Prompt =
Check every line below for the word "joints" and show those that hold it.

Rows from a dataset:
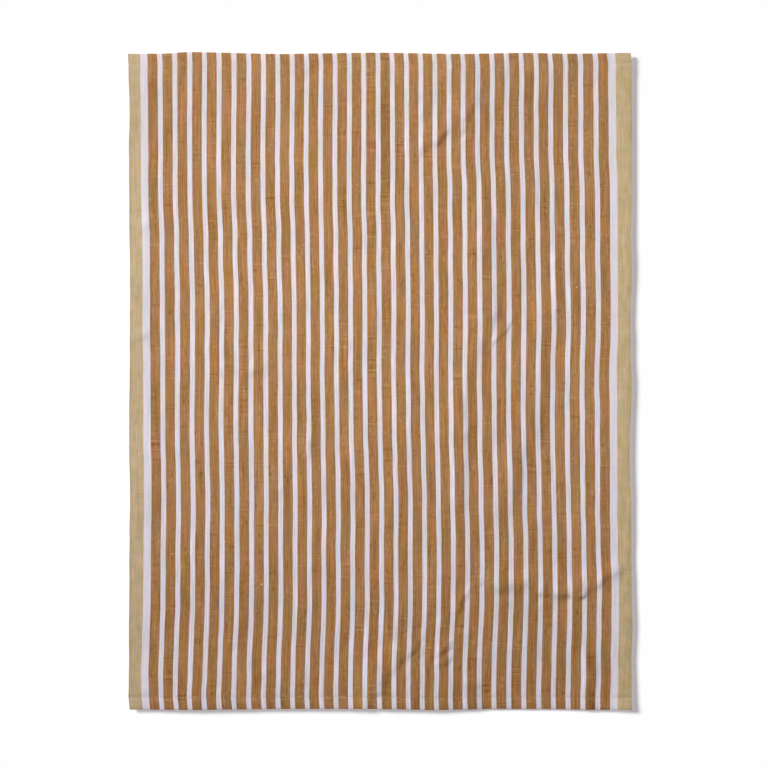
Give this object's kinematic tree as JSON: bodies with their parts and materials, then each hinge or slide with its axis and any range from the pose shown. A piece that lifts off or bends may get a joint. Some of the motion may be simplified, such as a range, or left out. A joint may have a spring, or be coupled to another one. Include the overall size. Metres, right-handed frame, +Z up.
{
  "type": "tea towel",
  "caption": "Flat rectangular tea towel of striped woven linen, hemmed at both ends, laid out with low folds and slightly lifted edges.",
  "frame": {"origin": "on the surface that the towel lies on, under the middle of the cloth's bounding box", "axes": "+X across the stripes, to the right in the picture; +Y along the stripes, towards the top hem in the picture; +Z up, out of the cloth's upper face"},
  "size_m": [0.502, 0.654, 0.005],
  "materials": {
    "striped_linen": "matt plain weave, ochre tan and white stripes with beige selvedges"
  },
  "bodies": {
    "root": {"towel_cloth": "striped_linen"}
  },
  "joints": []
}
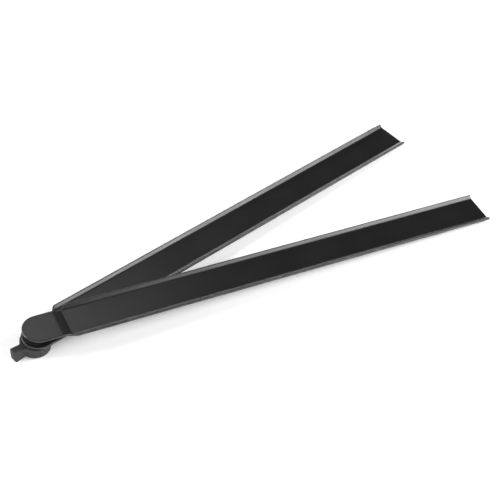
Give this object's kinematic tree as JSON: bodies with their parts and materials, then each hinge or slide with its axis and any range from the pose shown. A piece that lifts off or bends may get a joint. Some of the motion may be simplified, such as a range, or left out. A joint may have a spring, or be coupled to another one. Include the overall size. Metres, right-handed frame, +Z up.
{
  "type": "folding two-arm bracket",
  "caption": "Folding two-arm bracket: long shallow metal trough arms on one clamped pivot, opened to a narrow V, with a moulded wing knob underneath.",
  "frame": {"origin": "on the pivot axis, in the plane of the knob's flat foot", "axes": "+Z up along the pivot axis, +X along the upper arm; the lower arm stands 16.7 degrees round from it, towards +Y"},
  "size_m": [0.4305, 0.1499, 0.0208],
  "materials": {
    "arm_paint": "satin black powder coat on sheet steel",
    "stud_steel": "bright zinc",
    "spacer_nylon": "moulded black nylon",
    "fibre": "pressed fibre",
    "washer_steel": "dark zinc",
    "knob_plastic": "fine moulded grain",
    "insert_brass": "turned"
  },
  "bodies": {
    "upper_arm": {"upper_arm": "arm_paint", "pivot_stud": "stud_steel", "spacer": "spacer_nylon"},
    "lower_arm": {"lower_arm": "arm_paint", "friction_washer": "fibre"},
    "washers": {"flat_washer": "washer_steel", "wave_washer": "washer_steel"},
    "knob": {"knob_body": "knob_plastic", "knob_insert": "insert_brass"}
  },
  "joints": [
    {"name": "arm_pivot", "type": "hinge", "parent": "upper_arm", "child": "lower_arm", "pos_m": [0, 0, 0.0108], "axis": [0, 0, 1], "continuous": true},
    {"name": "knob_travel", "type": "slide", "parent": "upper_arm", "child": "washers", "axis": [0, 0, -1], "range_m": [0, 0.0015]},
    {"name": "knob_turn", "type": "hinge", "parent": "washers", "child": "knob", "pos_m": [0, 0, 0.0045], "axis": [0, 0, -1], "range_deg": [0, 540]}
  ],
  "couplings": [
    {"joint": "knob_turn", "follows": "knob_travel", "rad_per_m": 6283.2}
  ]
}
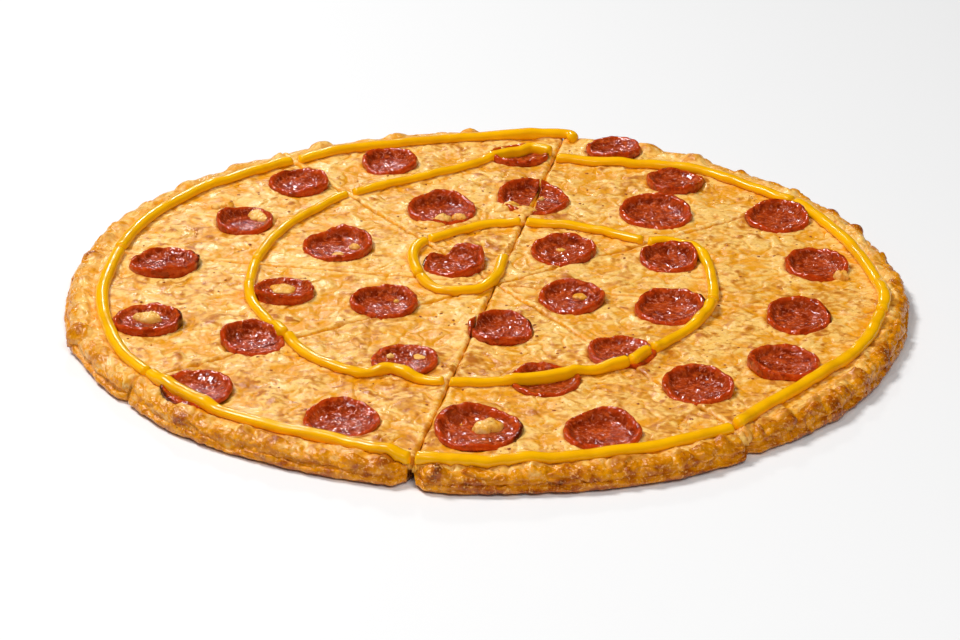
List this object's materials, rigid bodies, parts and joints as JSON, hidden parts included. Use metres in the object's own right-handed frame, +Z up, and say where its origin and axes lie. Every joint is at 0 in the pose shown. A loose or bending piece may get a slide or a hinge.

The solution =
  "joints": []
  "joints": [
List this object's materials, rigid bodies, parts and joints as JSON, hidden parts included. Use metres in the object's own right-handed frame, +Z up, and say where its origin and axes lie. Every joint is at 0 in the pose shown. A loose or bending piece may get a slide or a hinge.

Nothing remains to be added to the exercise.